» **DIRECTIVE**
Print the entire listing. Each line must match the original exactly.

» **RECORDED INFORMATION**
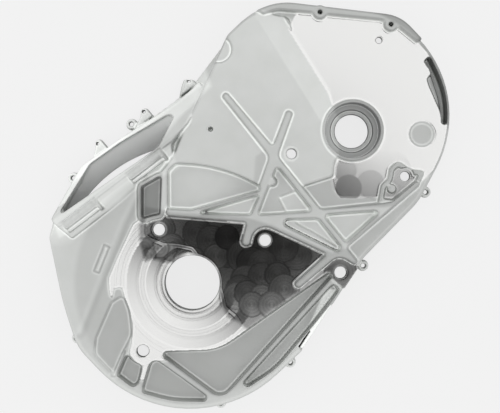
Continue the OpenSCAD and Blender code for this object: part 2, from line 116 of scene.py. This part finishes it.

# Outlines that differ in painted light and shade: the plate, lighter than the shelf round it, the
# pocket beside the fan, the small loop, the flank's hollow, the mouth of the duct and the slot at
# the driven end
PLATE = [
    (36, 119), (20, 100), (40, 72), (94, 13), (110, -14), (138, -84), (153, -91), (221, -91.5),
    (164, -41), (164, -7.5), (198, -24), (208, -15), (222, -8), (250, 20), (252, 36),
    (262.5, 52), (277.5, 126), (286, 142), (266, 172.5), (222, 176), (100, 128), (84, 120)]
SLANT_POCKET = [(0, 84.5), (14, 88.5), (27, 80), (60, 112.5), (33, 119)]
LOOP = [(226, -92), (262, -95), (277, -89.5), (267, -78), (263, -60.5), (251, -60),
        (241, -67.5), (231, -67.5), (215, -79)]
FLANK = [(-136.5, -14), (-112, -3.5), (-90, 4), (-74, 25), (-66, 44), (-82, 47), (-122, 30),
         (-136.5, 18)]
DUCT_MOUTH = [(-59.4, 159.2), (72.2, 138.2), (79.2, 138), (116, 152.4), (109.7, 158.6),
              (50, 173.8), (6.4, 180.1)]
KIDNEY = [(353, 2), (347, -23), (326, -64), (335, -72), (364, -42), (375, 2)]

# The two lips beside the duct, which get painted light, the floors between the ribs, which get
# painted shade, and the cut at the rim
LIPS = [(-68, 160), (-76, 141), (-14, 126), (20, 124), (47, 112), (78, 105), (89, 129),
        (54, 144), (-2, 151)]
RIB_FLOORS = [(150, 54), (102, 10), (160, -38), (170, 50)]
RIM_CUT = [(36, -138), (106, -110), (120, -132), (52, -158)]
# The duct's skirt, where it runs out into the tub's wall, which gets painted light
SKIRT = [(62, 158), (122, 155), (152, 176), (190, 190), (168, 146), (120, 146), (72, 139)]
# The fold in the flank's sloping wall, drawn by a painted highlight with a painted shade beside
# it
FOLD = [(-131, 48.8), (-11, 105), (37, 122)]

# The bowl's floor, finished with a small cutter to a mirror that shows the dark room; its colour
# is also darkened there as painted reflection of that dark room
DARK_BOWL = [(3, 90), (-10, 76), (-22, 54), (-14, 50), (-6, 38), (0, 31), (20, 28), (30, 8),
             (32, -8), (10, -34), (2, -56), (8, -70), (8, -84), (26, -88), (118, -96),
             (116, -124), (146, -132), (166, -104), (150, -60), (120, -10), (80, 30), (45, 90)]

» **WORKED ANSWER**
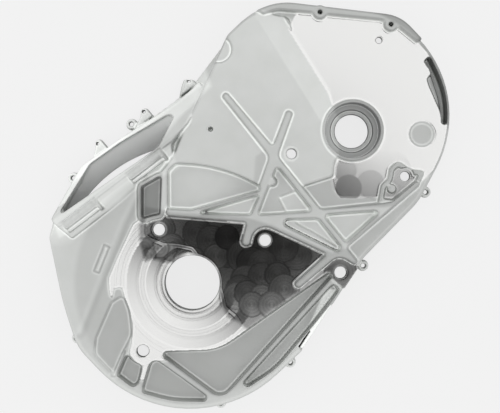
Continue the OpenSCAD and Blender code for this object: part 2, from line 116 of scene.py. This part finishes it.

# Outlines that differ in painted light and shade: the plate, lighter than the shelf round it, the
# pocket beside the fan, the small loop, the flank's hollow, the mouth of the duct and the slot at
# the driven end
PLATE = [
    (36, 119), (20, 100), (40, 72), (94, 13), (110, -14), (138, -84), (153, -91), (221, -91.5),
    (164, -41), (164, -7.5), (198, -24), (208, -15), (222, -8), (250, 20), (252, 36),
    (262.5, 52), (277.5, 126), (286, 142), (266, 172.5), (222, 176), (100, 128), (84, 120)]
SLANT_POCKET = [(0, 84.5), (14, 88.5), (27, 80), (60, 112.5), (33, 119)]
LOOP = [(226, -92), (262, -95), (277, -89.5), (267, -78), (263, -60.5), (251, -60),
        (241, -67.5), (231, -67.5), (215, -79)]
FLANK = [(-136.5, -14), (-112, -3.5), (-90, 4), (-74, 25), (-66, 44), (-82, 47), (-122, 30),
         (-136.5, 18)]
DUCT_MOUTH = [(-59.4, 159.2), (72.2, 138.2), (79.2, 138), (116, 152.4), (109.7, 158.6),
              (50, 173.8), (6.4, 180.1)]
KIDNEY = [(353, 2), (347, -23), (326, -64), (335, -72), (364, -42), (375, 2)]

# The two lips beside the duct, which get painted light, the floors between the ribs, which get
# painted shade, and the cut at the rim
LIPS = [(-68, 160), (-76, 141), (-14, 126), (20, 124), (47, 112), (78, 105), (89, 129),
        (54, 144), (-2, 151)]
RIB_FLOORS = [(150, 54), (102, 10), (160, -38), (170, 50)]
RIM_CUT = [(36, -138), (106, -110), (120, -132), (52, -158)]
# The duct's skirt, where it runs out into the tub's wall, which gets painted light
SKIRT = [(62, 158), (122, 155), (152, 176), (190, 190), (168, 146), (120, 146), (72, 139)]
# The fold in the flank's sloping wall, drawn by a painted highlight with a painted shade beside
# it
FOLD = [(-131, 48.8), (-11, 105), (37, 122)]

# The bowl's floor, finished with a small cutter to a mirror that shows the dark room; its colour
# is also darkened there as painted reflection of that dark room
DARK_BOWL = [(3, 90), (-10, 76), (-22, 54), (-14, 50), (-6, 38), (0, 31), (20, 28), (30, 8),
             (32, -8), (10, -34), (2, -56), (8, -70), (8, -84), (26, -88), (118, -96),
             (116, -124), (146, -132), (166, -104), (150, -60), (120, -10), (80, 30), (45, 90)]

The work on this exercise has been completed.